# [DIRECTIONS FOR THIS TASK]
Without altering anything, output the material below.
___ INFORMATION SUPPLIED ___
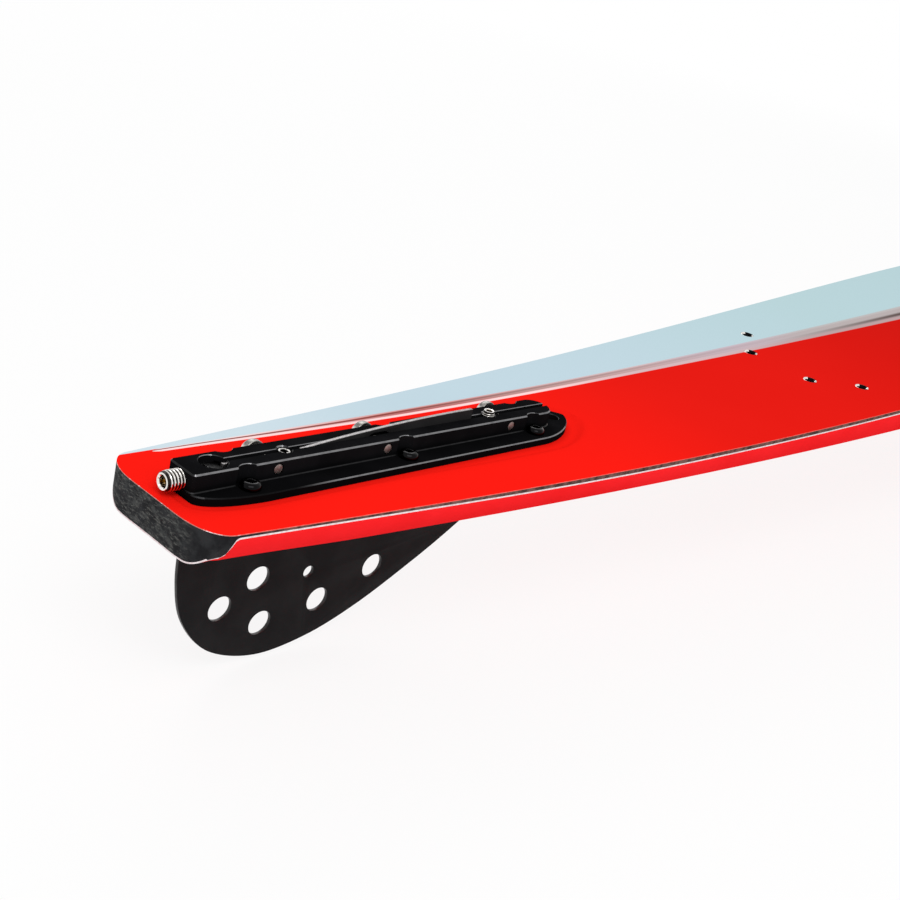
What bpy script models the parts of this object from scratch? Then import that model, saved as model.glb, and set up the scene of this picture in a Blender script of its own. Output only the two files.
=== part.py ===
"""Slalom water ski: laminated ski body, threaded inserts, adjustable fin block and fin.

Lengths are in metres. Inside the functions x runs from the tail's end towards the tip, y to the left of
the rider and z up from the deck at the tail. The finished part is moved so that its origin lies
below its middle, at the level of the fin's lowest point.
"""

import math

import bmesh
import bpy
from mathutils import Matrix, Vector

mm = 0.001

# Clearances
GAP = 0.3 * mm
SLIDE_GAP = 0.3 * mm

# Ski outline
SKI_LENGTH = 1702 * mm
TAIL_WIDTH = 60.2 * mm
WIDEST_WIDTH = 172.8 * mm
WIDEST_AT = 1000 * mm
TAIL_TAPER = 1.812
TIP_FULLNESS = 2.2
TIP_CUT = 1.0 * mm
TAIL_END_WIDTH = 22.2 * mm
TAIL_CORNER_LENGTH = 12.3 * mm
TAIL_CORNER_FULLNESS = 0.47

# Ski thickness and rocker
TAIL_THICKNESS = 14.1 * mm
MIDDLE_THICKNESS = 23.2 * mm
TIP_THICKNESS = 8 * mm
THICKENING_START = 40 * mm
THICKENING_END = 780 * mm
THINNING_START = 900 * mm
TAIL_LEVEL = 96 * mm
TAIL_ROCKER = 12.4 * mm
ROCKER_START = 600 * mm
TIP_ROCKER = 52 * mm
TIP_ROCKER_POWER = 2.6

# Ski section
SIDE_WALL = 3.4 * mm
BEVEL_WIDTH = 12 * mm
TUNNEL_DEPTH = 5.5 * mm
TUNNEL_START = 20 * mm
TUNNEL_FULL = 420 * mm
TUNNEL_FADE = 1250 * mm
TUNNEL_LEAST = 0.15 * mm
TOP_SHEET = 1.0 * mm
BASE_SHEET = 1.0 * mm
CORE_LINE = 0.4 * mm
SHEET_EDGE_RUN = 12.5 * mm

# Fin slot through the ski
SLOT_WIDTH = 2.6 * mm
SLOT_REAR = 10.3 * mm
SLOT_FRONT = 197.5 * mm

# Block seat recessed into the deck
SEAT_DEPTH = 0.5 * mm
SEAT_MARGIN = 5.0 * mm
SEAT_SLOPE = 2.0 * mm

# Fin block
BLOCK_REAR = 8.8 * mm
FLANGE_FULL_AT = 37 * mm
FLANGE_NARROWS_AT = 176 * mm
BLOCK_FRONT = 204.5 * mm
FLANGE_WIDTH = 30.8 * mm
FLANGE_TOP = 2.6 * mm
FLANGE_CHAMFER = 0.4 * mm
JAW_WIDTH = 13.8 * mm
JAW_TOP = 9.2 * mm
JAW_CHAMFER = 0.5 * mm
JAW_NOSE = 190 * mm
JAW_SLOT_REAR = 26 * mm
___
# [EXERCISE RESPONSE]
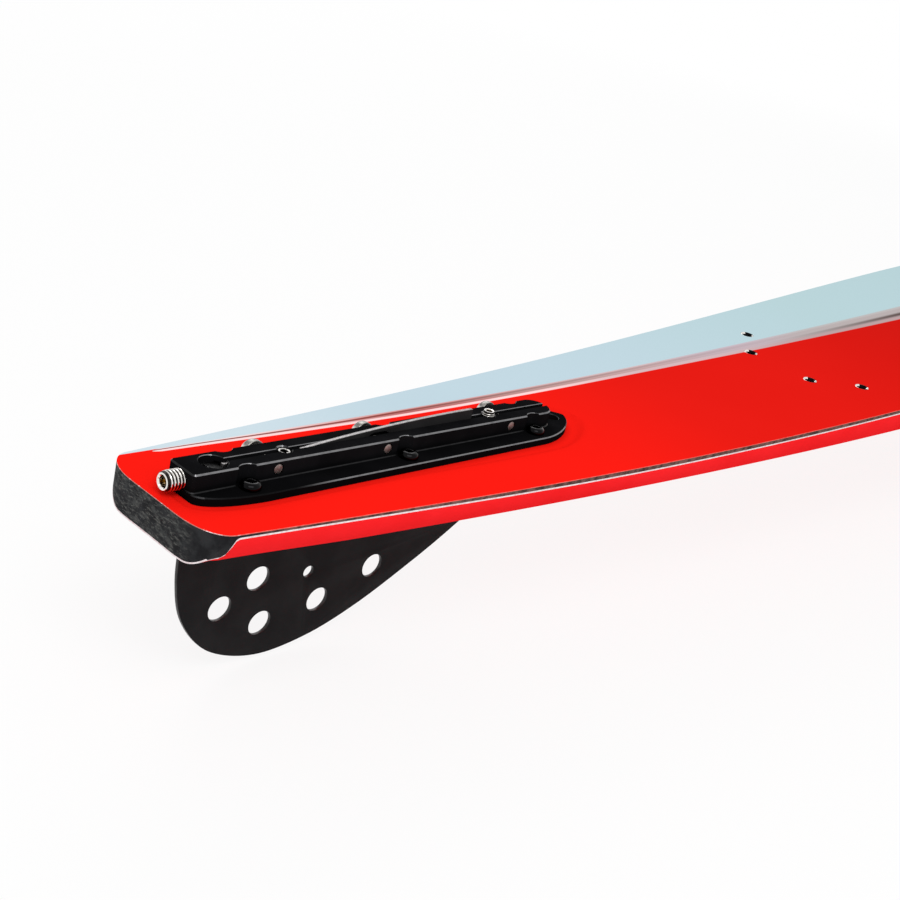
What bpy script models the parts of this object from scratch? Then import that model, saved as model.glb, and set up the scene of this picture in a Blender script of its own. Output only the two files.
=== part.py ===
"""Slalom water ski: laminated ski body, threaded inserts, adjustable fin block and fin.

Lengths are in metres. Inside the functions x runs from the tail's end towards the tip, y to the left of
the rider and z up from the deck at the tail. The finished part is moved so that its origin lies
below its middle, at the level of the fin's lowest point.
"""

import math

import bmesh
import bpy
from mathutils import Matrix, Vector

mm = 0.001

# Clearances
GAP = 0.3 * mm
SLIDE_GAP = 0.3 * mm

# Ski outline
SKI_LENGTH = 1702 * mm
TAIL_WIDTH = 60.2 * mm
WIDEST_WIDTH = 172.8 * mm
WIDEST_AT = 1000 * mm
TAIL_TAPER = 1.812
TIP_FULLNESS = 2.2
TIP_CUT = 1.0 * mm
TAIL_END_WIDTH = 22.2 * mm
TAIL_CORNER_LENGTH = 12.3 * mm
TAIL_CORNER_FULLNESS = 0.47

# Ski thickness and rocker
TAIL_THICKNESS = 14.1 * mm
MIDDLE_THICKNESS = 23.2 * mm
TIP_THICKNESS = 8 * mm
THICKENING_START = 40 * mm
THICKENING_END = 780 * mm
THINNING_START = 900 * mm
TAIL_LEVEL = 96 * mm
TAIL_ROCKER = 12.4 * mm
ROCKER_START = 600 * mm
TIP_ROCKER = 52 * mm
TIP_ROCKER_POWER = 2.6

# Ski section
SIDE_WALL = 3.4 * mm
BEVEL_WIDTH = 12 * mm
TUNNEL_DEPTH = 5.5 * mm
TUNNEL_START = 20 * mm
TUNNEL_FULL = 420 * mm
TUNNEL_FADE = 1250 * mm
TUNNEL_LEAST = 0.15 * mm
TOP_SHEET = 1.0 * mm
BASE_SHEET = 1.0 * mm
CORE_LINE = 0.4 * mm
SHEET_EDGE_RUN = 12.5 * mm

# Fin slot through the ski
SLOT_WIDTH = 2.6 * mm
SLOT_REAR = 10.3 * mm
SLOT_FRONT = 197.5 * mm

# Block seat recessed into the deck
SEAT_DEPTH = 0.5 * mm
SEAT_MARGIN = 5.0 * mm
SEAT_SLOPE = 2.0 * mm

# Fin block
BLOCK_REAR = 8.8 * mm
FLANGE_FULL_AT = 37 * mm
FLANGE_NARROWS_AT = 176 * mm
BLOCK_FRONT = 204.5 * mm
FLANGE_WIDTH = 30.8 * mm
FLANGE_TOP = 2.6 * mm
FLANGE_CHAMFER = 0.4 * mm
JAW_WIDTH = 13.8 * mm
JAW_TOP = 9.2 * mm
JAW_CHAMFER = 0.5 * mm
JAW_NOSE = 190 * mm
JAW_SLOT_REAR = 26 * mm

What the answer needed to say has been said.